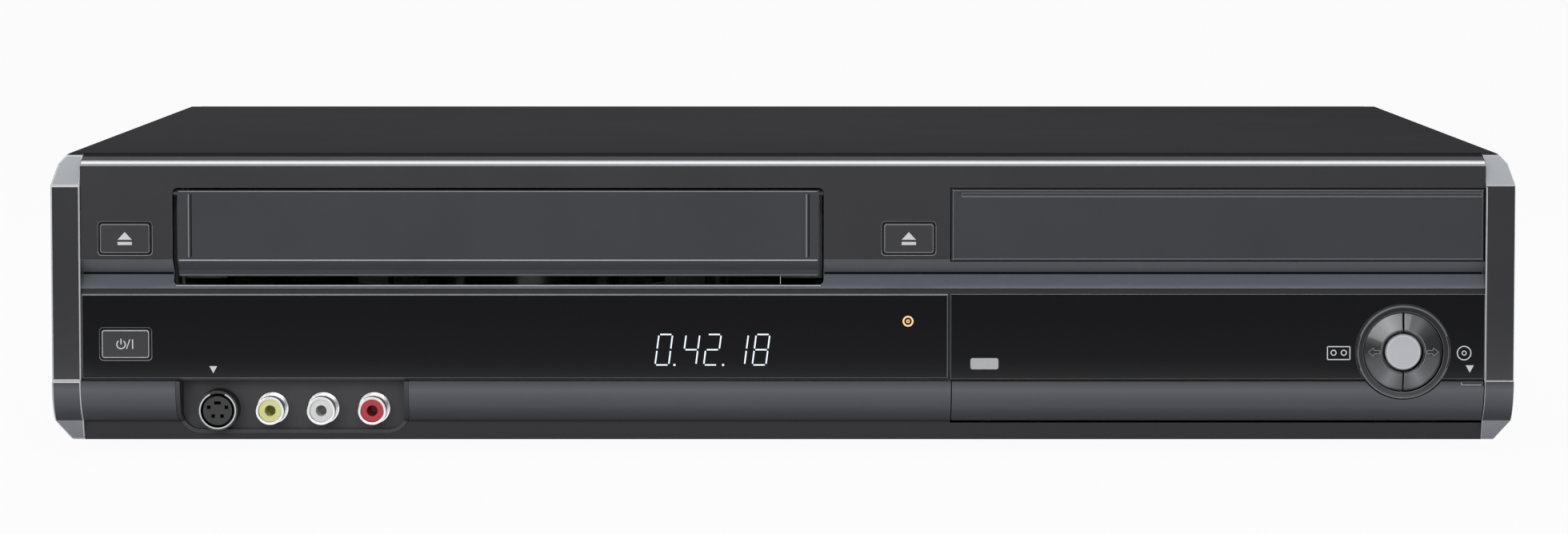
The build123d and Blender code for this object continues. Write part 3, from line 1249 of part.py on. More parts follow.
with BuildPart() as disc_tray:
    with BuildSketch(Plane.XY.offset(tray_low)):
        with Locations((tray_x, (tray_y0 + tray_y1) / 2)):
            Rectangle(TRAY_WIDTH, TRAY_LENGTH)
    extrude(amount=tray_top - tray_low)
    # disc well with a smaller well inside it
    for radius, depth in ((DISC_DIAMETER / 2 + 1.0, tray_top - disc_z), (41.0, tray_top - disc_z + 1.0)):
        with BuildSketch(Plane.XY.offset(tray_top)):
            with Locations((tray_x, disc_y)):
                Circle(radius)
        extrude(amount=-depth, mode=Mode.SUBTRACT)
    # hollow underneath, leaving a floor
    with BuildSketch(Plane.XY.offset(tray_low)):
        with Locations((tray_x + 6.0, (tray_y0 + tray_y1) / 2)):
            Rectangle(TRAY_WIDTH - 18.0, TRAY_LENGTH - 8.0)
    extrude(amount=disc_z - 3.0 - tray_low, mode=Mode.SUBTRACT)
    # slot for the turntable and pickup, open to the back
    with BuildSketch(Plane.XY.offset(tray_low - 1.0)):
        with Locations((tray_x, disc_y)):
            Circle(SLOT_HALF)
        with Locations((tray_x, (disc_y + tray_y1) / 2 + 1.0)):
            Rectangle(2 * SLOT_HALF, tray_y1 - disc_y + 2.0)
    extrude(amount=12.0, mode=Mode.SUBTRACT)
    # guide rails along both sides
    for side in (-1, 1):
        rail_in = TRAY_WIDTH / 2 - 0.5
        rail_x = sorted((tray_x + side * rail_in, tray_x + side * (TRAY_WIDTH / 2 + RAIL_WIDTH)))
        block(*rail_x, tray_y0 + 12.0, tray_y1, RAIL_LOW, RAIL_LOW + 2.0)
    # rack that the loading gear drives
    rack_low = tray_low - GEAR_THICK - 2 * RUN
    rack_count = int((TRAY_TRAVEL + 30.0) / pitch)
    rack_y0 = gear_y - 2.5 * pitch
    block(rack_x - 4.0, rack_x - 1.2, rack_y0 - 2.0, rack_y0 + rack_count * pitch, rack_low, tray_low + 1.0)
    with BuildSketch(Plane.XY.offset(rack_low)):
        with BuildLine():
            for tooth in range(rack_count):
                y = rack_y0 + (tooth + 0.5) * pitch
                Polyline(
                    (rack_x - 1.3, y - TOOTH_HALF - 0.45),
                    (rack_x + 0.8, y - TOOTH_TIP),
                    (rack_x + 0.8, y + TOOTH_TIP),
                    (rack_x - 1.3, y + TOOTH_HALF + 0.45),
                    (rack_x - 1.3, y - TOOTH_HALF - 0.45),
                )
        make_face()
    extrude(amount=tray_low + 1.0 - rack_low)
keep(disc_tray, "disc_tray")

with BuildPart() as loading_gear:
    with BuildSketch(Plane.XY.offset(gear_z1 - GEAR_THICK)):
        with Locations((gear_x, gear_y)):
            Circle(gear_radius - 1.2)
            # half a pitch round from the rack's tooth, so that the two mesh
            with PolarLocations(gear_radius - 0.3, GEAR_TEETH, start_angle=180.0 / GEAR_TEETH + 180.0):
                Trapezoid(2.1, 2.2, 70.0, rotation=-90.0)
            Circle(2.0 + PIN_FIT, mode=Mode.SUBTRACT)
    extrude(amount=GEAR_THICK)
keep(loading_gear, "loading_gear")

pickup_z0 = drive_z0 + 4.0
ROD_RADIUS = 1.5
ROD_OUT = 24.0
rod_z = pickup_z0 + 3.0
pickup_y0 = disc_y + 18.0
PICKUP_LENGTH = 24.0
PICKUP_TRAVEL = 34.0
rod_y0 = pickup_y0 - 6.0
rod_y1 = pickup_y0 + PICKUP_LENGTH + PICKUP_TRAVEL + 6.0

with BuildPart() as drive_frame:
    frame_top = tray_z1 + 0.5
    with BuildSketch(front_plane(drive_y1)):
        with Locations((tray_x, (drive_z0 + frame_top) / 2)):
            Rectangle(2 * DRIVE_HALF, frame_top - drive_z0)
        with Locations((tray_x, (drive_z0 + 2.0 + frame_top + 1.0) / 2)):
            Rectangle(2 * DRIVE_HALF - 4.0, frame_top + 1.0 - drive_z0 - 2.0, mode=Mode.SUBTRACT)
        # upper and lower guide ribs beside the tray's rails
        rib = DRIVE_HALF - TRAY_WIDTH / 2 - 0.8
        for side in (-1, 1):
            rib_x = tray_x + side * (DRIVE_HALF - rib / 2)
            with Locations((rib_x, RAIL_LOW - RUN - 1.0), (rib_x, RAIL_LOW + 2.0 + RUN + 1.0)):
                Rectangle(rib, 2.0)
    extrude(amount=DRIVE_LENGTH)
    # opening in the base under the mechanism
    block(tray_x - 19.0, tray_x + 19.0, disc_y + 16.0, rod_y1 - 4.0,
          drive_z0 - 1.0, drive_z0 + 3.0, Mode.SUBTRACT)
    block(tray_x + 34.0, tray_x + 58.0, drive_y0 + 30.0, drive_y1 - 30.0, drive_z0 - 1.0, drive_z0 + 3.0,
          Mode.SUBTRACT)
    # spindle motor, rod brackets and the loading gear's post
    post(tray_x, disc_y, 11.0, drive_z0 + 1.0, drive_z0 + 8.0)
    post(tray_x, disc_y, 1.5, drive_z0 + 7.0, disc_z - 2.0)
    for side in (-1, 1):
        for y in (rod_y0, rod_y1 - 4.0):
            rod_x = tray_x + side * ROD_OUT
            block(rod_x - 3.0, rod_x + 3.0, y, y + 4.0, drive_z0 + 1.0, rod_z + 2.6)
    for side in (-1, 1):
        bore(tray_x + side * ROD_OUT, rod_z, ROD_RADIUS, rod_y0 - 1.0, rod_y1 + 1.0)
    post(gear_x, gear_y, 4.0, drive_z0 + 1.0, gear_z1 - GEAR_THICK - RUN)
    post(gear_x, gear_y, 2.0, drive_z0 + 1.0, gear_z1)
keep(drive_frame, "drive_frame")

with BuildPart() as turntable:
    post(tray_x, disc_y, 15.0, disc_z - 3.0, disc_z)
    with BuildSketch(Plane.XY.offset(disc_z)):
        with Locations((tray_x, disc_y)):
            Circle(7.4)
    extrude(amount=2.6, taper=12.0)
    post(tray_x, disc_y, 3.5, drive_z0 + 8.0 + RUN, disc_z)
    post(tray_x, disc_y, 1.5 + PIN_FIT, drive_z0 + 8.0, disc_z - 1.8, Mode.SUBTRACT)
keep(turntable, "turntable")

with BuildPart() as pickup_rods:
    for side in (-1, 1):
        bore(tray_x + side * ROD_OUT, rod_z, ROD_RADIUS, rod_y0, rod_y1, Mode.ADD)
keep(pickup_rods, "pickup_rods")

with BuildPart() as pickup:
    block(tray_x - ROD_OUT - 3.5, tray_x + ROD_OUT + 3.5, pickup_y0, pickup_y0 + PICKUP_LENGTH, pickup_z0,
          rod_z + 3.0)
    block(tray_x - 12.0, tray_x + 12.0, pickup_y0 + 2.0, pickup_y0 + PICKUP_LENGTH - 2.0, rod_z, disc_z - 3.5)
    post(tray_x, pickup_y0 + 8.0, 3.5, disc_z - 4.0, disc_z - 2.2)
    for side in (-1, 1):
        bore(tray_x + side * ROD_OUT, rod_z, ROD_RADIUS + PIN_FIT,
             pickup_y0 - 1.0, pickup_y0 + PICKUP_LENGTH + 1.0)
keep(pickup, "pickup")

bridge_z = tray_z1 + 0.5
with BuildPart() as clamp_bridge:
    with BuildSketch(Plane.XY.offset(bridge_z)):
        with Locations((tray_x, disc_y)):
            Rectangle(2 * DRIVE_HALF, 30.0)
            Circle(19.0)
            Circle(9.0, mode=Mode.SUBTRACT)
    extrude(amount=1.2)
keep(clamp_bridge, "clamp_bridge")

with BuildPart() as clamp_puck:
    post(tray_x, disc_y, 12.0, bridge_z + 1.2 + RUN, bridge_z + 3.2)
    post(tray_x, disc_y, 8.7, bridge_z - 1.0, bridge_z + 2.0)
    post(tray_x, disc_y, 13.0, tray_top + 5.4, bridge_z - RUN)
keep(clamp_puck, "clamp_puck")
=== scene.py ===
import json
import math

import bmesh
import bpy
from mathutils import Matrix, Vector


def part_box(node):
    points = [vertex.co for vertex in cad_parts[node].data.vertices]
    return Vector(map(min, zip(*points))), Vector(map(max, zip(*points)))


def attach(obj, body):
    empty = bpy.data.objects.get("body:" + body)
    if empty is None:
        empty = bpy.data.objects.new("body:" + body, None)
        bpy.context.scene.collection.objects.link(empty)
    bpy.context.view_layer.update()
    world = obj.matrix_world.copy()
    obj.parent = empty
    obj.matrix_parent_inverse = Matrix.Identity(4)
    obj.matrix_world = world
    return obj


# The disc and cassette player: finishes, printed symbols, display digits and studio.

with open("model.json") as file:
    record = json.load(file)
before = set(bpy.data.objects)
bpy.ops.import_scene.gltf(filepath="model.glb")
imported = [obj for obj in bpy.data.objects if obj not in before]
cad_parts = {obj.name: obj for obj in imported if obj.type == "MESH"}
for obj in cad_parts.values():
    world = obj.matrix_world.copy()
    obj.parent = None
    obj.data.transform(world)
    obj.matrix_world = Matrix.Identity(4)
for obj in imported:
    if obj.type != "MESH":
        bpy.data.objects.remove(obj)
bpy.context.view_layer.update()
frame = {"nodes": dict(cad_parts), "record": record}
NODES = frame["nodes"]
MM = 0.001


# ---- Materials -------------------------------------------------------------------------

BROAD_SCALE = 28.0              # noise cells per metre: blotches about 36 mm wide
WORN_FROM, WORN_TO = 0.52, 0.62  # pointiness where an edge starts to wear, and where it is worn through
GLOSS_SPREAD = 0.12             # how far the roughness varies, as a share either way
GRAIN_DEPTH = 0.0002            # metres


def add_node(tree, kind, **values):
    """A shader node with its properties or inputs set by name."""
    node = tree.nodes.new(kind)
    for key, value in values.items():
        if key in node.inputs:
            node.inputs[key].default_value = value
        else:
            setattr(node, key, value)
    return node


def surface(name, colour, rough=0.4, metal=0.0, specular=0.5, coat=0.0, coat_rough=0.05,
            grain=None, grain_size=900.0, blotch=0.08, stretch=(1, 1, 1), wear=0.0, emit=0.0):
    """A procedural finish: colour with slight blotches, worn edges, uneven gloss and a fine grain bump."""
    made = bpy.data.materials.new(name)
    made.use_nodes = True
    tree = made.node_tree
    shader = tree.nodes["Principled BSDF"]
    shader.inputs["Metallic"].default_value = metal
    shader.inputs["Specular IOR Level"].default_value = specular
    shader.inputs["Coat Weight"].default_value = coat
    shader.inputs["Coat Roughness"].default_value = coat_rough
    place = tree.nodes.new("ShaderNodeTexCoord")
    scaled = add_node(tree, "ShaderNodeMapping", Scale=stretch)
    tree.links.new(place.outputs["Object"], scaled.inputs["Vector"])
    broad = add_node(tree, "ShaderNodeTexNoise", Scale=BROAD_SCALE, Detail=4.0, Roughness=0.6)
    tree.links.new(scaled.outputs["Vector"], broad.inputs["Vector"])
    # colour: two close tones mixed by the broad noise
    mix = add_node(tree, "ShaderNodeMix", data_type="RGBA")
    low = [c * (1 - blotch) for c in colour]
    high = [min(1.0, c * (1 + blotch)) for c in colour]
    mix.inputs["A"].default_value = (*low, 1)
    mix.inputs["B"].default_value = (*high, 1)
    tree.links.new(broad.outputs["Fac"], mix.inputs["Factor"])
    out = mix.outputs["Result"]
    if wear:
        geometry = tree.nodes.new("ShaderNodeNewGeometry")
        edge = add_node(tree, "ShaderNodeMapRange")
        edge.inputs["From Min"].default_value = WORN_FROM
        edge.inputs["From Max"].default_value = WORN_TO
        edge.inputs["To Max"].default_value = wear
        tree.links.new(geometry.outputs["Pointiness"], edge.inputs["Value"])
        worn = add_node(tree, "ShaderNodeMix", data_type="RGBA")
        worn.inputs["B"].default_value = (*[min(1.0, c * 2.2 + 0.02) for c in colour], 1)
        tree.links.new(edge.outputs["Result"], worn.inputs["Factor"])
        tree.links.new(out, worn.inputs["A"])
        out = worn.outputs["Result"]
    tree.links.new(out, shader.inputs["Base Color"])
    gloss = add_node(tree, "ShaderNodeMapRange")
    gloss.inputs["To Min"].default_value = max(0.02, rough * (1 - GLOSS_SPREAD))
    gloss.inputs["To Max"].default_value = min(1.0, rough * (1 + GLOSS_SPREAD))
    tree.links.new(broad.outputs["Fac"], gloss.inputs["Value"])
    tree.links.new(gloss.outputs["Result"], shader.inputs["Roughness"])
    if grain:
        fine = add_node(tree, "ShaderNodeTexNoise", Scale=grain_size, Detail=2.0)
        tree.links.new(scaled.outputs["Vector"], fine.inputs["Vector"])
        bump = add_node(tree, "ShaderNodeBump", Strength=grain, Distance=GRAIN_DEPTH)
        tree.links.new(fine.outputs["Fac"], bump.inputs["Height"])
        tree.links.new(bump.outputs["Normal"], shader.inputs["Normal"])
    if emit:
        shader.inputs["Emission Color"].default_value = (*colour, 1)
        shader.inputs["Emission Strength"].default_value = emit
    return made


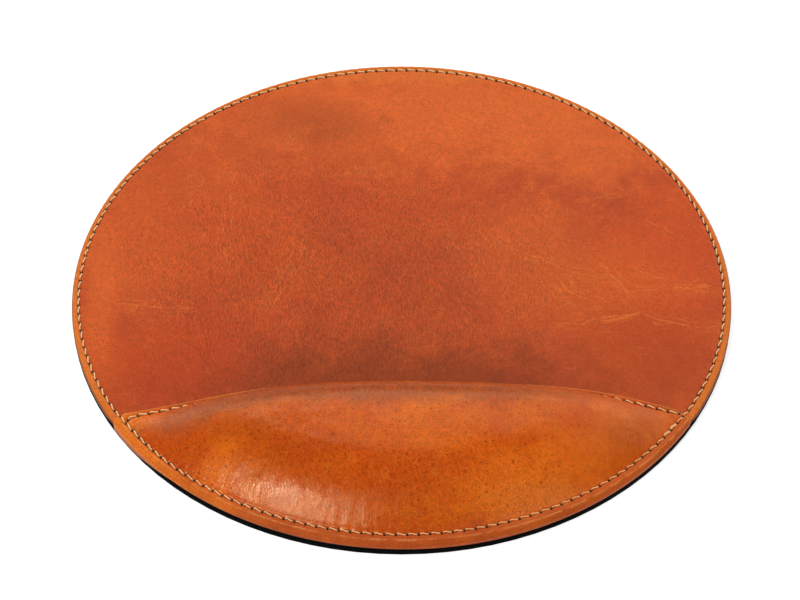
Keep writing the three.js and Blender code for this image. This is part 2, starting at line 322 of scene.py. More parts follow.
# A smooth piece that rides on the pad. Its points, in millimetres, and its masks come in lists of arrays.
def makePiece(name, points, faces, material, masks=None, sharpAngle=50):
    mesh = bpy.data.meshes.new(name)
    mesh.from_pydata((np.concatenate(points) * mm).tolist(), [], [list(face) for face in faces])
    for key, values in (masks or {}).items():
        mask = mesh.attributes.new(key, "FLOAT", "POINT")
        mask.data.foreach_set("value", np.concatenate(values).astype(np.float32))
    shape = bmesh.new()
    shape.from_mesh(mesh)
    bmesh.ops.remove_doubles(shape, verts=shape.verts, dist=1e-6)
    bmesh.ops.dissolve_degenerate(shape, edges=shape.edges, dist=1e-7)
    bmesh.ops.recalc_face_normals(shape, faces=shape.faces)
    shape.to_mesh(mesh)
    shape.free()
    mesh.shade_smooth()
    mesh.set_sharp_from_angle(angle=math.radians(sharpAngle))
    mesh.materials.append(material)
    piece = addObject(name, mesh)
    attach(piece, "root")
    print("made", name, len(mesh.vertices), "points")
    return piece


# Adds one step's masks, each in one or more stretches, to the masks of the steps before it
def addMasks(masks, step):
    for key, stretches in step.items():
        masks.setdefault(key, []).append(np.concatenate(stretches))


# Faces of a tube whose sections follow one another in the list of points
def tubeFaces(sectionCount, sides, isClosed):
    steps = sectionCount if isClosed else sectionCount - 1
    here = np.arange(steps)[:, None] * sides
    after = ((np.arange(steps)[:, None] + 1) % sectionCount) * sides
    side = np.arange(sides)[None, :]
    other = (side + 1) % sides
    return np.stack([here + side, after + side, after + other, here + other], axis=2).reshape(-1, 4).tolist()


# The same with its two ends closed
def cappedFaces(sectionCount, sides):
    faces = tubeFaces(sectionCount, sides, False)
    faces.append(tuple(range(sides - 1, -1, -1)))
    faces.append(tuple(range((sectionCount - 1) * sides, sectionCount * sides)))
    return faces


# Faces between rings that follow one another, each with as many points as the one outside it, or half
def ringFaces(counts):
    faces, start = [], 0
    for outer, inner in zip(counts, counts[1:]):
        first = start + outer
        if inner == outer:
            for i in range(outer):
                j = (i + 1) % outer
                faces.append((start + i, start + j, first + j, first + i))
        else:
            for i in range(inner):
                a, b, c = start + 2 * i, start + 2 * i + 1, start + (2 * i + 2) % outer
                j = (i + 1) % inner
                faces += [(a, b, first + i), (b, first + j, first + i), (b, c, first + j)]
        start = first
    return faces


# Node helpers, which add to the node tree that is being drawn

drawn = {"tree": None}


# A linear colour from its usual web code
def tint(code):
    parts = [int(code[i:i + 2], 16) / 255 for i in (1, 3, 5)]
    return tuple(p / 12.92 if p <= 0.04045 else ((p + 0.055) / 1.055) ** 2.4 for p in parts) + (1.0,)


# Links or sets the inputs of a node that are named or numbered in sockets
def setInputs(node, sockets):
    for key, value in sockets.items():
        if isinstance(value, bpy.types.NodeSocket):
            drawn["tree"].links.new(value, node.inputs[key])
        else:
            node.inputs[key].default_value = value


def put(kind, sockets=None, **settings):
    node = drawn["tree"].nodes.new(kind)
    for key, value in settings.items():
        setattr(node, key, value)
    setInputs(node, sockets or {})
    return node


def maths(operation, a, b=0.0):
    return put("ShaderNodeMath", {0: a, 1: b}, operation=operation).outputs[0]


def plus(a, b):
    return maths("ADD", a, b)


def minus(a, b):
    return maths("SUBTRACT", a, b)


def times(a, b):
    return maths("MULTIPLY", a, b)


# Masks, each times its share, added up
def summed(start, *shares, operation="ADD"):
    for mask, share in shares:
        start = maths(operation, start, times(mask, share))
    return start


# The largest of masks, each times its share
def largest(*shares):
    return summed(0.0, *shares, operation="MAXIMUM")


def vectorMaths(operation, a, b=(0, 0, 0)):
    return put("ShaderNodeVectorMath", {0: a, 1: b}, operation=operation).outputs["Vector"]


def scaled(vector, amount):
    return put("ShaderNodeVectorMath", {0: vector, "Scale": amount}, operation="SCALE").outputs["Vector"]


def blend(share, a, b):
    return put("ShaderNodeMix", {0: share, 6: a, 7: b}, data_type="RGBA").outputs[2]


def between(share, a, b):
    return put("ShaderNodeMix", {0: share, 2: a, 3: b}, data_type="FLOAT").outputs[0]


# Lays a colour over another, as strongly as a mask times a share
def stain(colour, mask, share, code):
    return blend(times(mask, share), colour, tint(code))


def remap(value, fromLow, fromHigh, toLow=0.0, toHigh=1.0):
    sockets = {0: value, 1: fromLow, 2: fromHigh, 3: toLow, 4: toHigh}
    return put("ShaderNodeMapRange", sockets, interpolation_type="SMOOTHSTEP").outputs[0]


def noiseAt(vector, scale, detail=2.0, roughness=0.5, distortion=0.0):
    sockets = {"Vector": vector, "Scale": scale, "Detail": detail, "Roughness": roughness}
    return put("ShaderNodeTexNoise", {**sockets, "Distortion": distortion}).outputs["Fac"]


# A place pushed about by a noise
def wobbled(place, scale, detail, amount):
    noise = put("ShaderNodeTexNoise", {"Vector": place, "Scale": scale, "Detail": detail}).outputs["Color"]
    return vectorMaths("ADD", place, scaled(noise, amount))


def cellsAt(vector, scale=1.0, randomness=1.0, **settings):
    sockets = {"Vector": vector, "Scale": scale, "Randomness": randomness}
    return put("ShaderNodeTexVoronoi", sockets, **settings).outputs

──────

Of the lines above, extract only those from the line with "obj.parent = empty" to the line with "in imported if", both included, exactly as written.

[OUTPUT FOR THIS EXERCISE]
    obj.parent = empty
    obj.matrix_parent_inverse = Matrix.Identity(4)
    obj.matrix_world = world
    return obj


# The disc and cassette player: finishes, printed symbols, display digits and studio.

with open("model.json") as file:
    record = json.load(file)
before = set(bpy.data.objects)
bpy.ops.import_scene.gltf(filepath="model.glb")
imported = [obj for obj in bpy.data.objects if obj not in before]
cad_parts = {obj.name: obj for obj in imported if obj.type == "MESH"}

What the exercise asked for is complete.